Similarly to DTM, one can define a notion of complexity for NTM. Given an NTM \(M\), we say that it has a worst-case time complexity \(f\colon\mathbb{N}\to\mathbb{N}\) if for any word \(u\), the length of every execution of \(M\) on input \(u\) is less than \(f(|u|)\).

Given a language \(L\) and a function \(f\colon\mathbb{N}\to\mathbb{N}\), we say that \(L\) has a worst-case non-deterministic time complexity \(f\) if there exists an NTM \(M\) deciding \(L\) with worst-time complexity \(f\).

Given a function \(f\colon\mathbb{N}\to\mathbb{N}\), we denote by \(\textrm{NTIME}(f)\) the class of languages with worst-time non-deterministic complexity \(O(f)\).

Observe that contrary to DTIME, the notion of NTIME (and more generally the notion of languages decided by NTM) is not closed by complement. That is, if \(L \in \textrm{NTIME}(f)\), it does not mean the \(\Sigma^* \setminus L \in \textrm{NTIME}(f)\). Interchanging \(q_a\) and \(q_r\) does not work!

Non-deterministic time is, at first glance, more powerful than deterministic time, which is witnessed by this upper bound which is more or less the best that we know to this point:

Theorem: \(\textrm{DTIME(f)} \subseteq \textrm{NTIME(f)} \subseteq \textrm{DTIME}(2^{O(f)})\).

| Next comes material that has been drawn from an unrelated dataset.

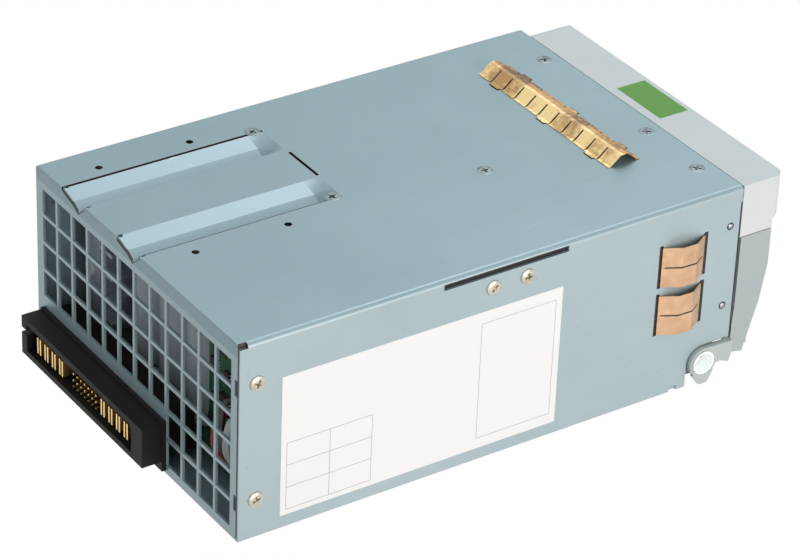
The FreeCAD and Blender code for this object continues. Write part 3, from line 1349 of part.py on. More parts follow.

Non determinism in high level languages

Non-deterministic time complexity classes behave quite differently from what we expect from high level languages. This is mainly because processors are inately deterministic.

The notion of non-determinism could however be introduced in such language by adding a “guess” instruction:

b = GUESS()

In this case, variable \(b\) receives a value in \(\{0,1\}\). If used in a function returning either true or false, the value of the function is true if and only if there is a way of setting the different guesses so that the function returns \(1\).

In particular, it makes bruteforce quite easy!

See here for an actual way to program with non-determinism in Python.

Exercise

• COMPOSITE: Give a polynomial time non-deterministic algorithm to decide if an input number \(n\), given in binary, is not prime.